“Meeting somewhere in the middle”: just another cultural bias-revised

For almost my entire professional life, I have been bridging acute cultural differences with my clients and coaching other consultants how to do similar work.

Some of the cultural gaps (UK-USA; Germany-USA; France-UK) are challenging but bridgeable via mutual adaptation on the part of both sides and some basic emotional intelligence.

However some of the cultural gaps are phenomenally large and immensely challenging. US-Japan, Thailand-US, Philippines-Israel, Japan-Mexico as well as all post merger integration work come to mind.
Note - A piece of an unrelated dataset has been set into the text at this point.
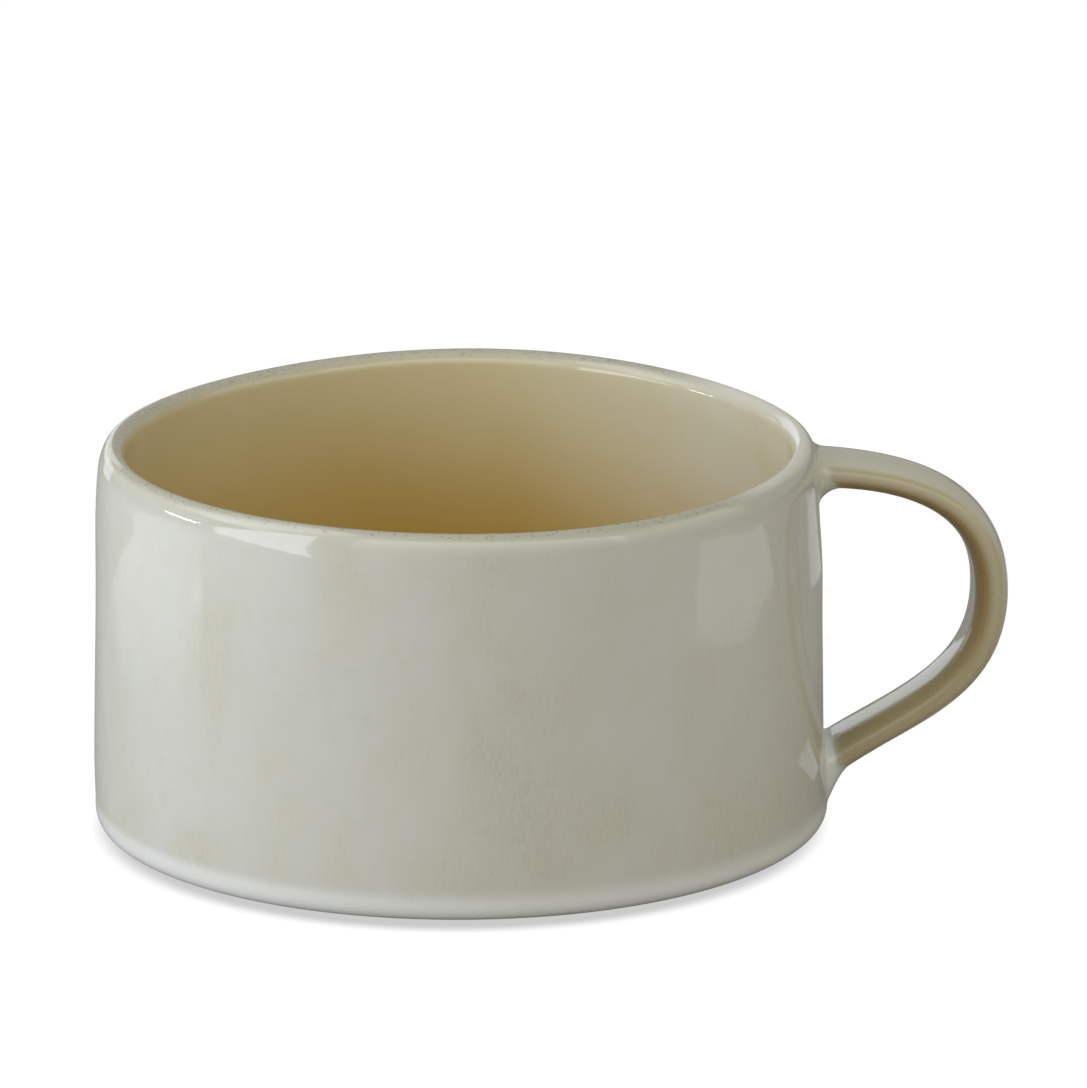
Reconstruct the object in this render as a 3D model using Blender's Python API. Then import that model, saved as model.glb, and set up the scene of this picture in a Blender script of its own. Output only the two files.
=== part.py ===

Probably the most frequent question I am asked by people I coach is “how do we bridge these gaps and meet somewhere in the middle”.
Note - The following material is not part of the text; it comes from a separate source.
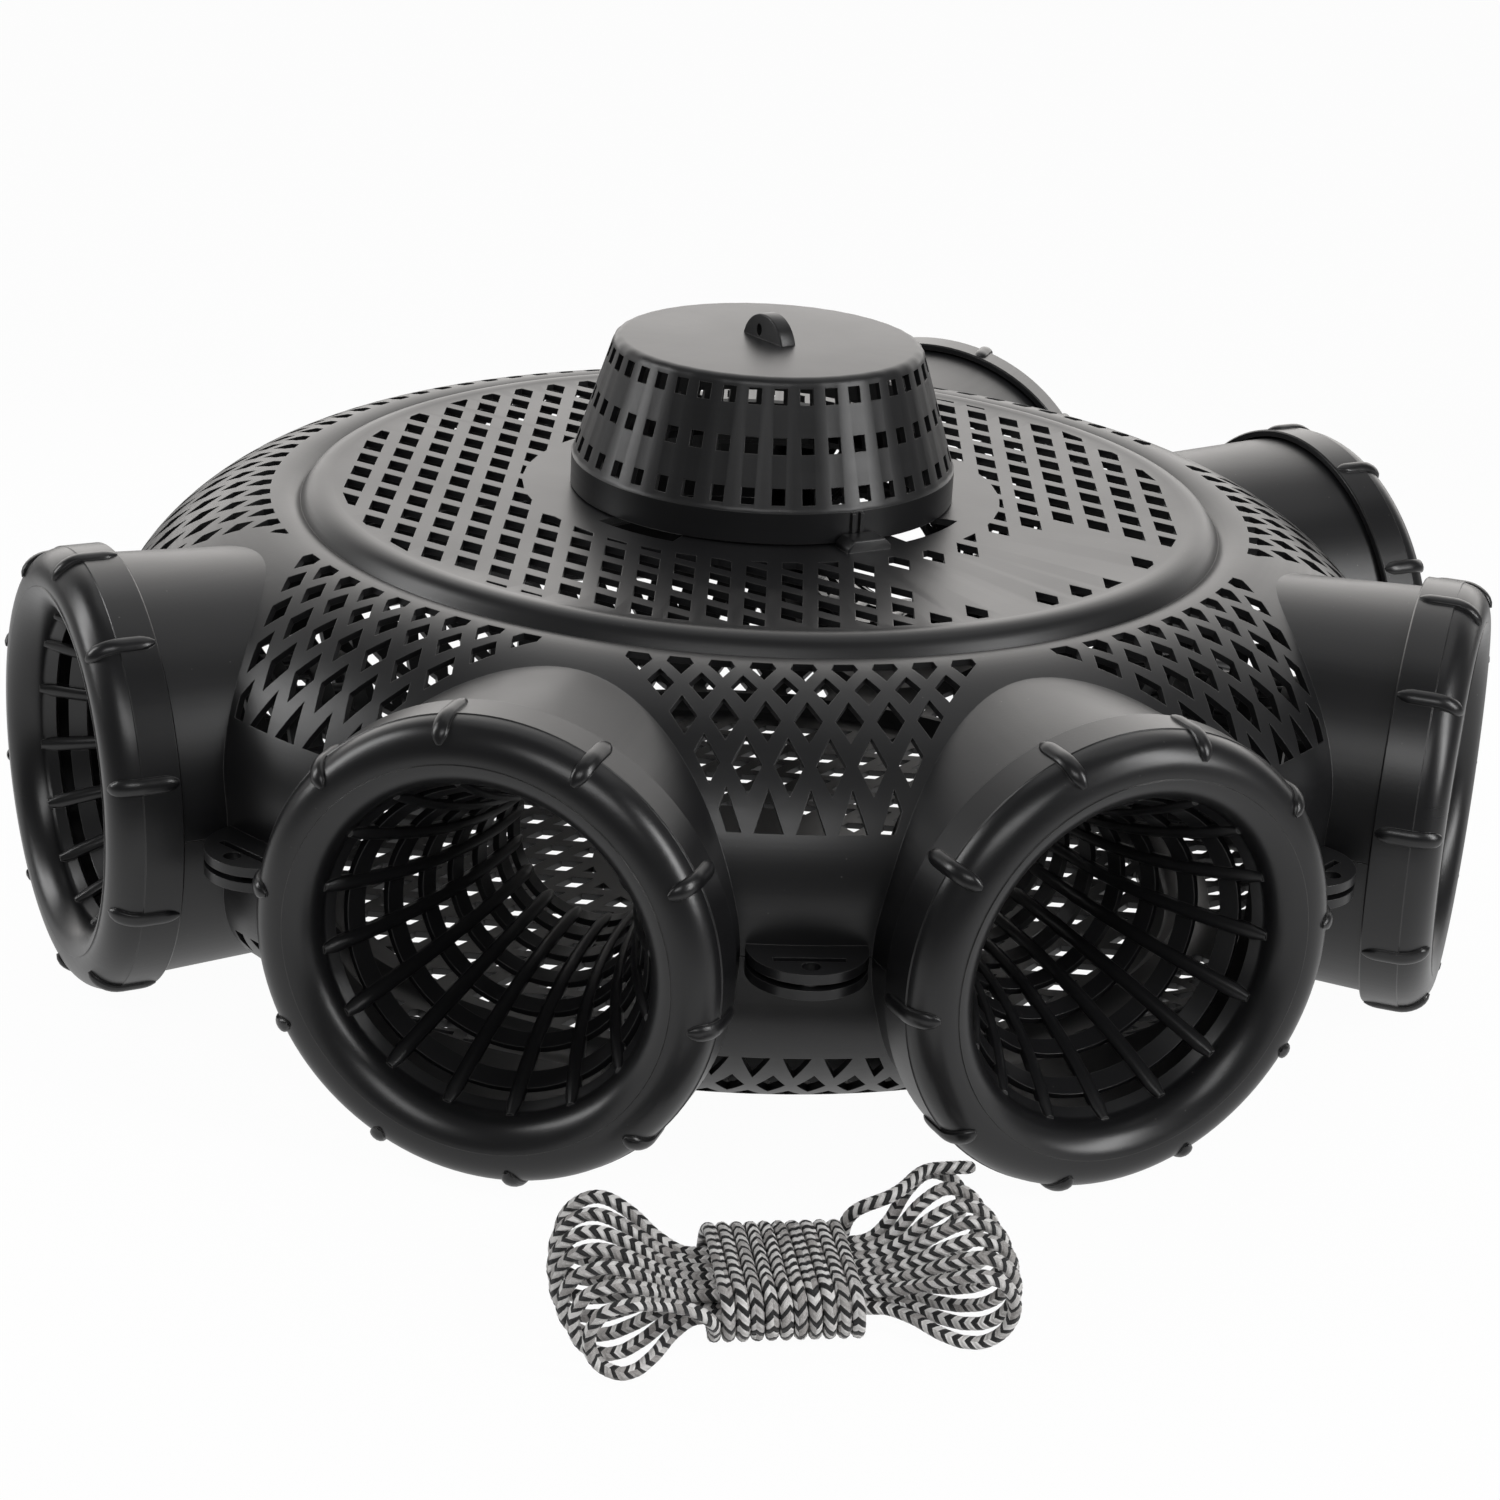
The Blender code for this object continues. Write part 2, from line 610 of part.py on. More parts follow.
def funnel_net(group):
    """The net funnel: an open turned sheet without its windows, given a wall."""
    rows = [-RING_WALL, FUNNEL_BAND_WIDTH]
    window = (FUNNEL_LENGTH - 2.0 * FUNNEL_BAND_WIDTH) / FUNNEL_WINDOW_ROWS
    for i in range(FUNNEL_WINDOW_ROWS):
        rows.append(FUNNEL_BAND_WIDTH + (i + 1) * window - FUNNEL_BAND_WIDTH / 2.0)
        rows.append(FUNNEL_BAND_WIDTH + (i + 1) * window + FUNNEL_BAND_WIDTH / 2.0)
    rows[-1] = FUNNEL_LENGTH
    bm = bmesh.new()
    rings = []
    inset = (RING_WALL - FUNNEL_WALL) / 2.0
    for depth in rows:
        radius = funnel_radius(max(depth, 0.0)) + inset
        half_rib = FUNNEL_RIB_WIDTH / 2.0 / radius
        ring = []
        for rib in range(FUNNEL_RIBS):
            middle = rib * 2.0 * math.pi / FUNNEL_RIBS
            for angle in (middle - half_rib, middle + half_rib):
                ring.append(bm.verts.new((radius * math.cos(angle), radius * math.sin(angle), -depth)))
        rings.append(ring)
    count = 2 * FUNNEL_RIBS
    for r in range(len(rows) - 1):
        band = r % 2 == 0
        for c in range(count):
            if band or c % 2 == 0:
                after = (c + 1) % count
                bm.faces.new((rings[r][c], rings[r][after], rings[r + 1][after], rings[r + 1][c]))
    net = object_from_bmesh("funnel_net", bm, group, closed=False)
    wall = net.modifiers.new("wall", "SOLIDIFY")
    wall.thickness = FUNNEL_WALL
    wall.offset = -1.0
    wall.use_even_offset = True
    return cutter(applied(net))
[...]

My answer is that meeting somewhere in the middle is just another western cultural bias.

Some cultures are more flexible (Dutch, Scandinavian e.g.) whilst others are more  rigid and self centered. Some cultures value meeting in the middle/compromise whilst others see meeting in the middle as weakness. Some cultures look at their way of doing things as the right way (US), others look at things more pragmatically, whilst others have their way of doing things embedded in religious or ideological context.

Meeting somewhere in the middle is rarely the way differences get bridged.
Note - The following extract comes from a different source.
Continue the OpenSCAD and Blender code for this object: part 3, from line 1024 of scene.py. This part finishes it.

Working in  acute diversity means living with lots of pain, constant attempts at mutual adjustment, power struggles and constant misunderstandings.

Building solid personal relationships, making the right staffing choices, not over-relying on process, possessing a good sense of humour and acquiring cultural humility do the trick, NOT meeting half way.

My latest article emphasises other western biases of OD.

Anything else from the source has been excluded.